COVID-19 and growth in advanced therapies is driving increased demand for cold storage, according to Catalent Pharma Solutions, who recently added cryogenic storage capabilities to its 200,000 square-foot Philadelphia facility.

“We’ve seen more requests for cold storage across the board, and we’ve seen market data showing more requests coming in the future,” says Matt Blume, vice president, business transformation at Catalent.

He attributes the growth in demand to biologics, and cell and gene therapies that need specific storage conditions. “If there’s a cell therapy then there’s a need for liquid nitrogen, but if it’s a gene therapy, there’s more need for storage at -80 degrees,” he says.

Storing COVID-19 vaccines has also put more pressure on existing facilities, he adds, especially units that can store drugs at -80 degrees Fahrenheit. “If you look at COVID-19 products, they need to be stored at different temperatures, so there’s an increase in demand for units and constraints on supply.”

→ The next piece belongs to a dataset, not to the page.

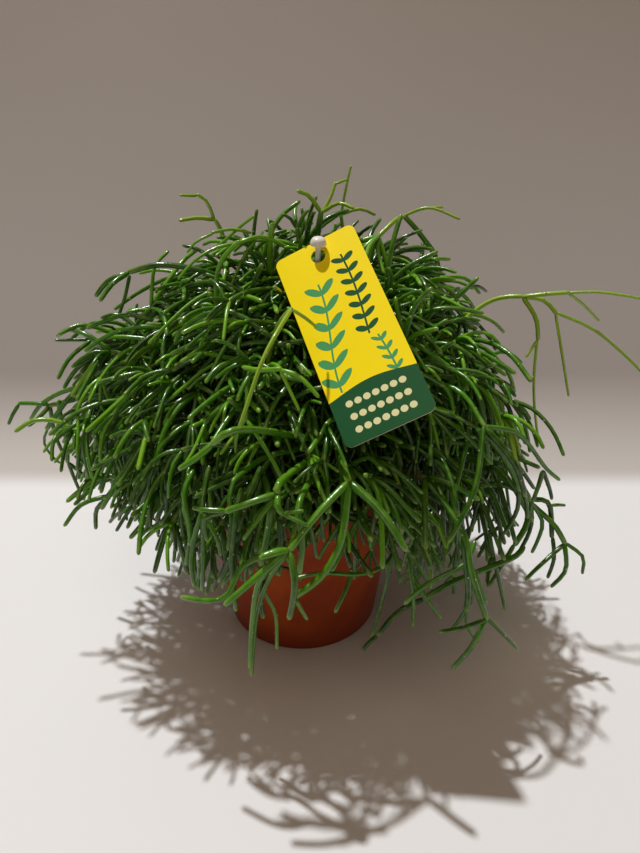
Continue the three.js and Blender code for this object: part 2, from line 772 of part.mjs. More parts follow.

In addition, there’s a growing demand for facilities that can store products in liquid nitrogen. As he explains, Catalent used to have liquid nitrogen storage in legacy facilities. They are now reactivating them from dormancy to cope with the increased demand.

The company says they have the expertise to deal with the upsurge in interest in storage and are now looking to other locations where they can install cryogenic facilities. “I think Philadelphia was our step one,” says Blume. “As we look at our strategic horizons, we’re seeing whether we need to open more capacity in the future to support clinical trials outside the United States.”

Europe is a target for future expansion of Catalent’s cryogenic facilities, he explains. “There may be a need for U.K. and European storage. [The situation] is getting better [around Brexit], but it presents some unique challenges.”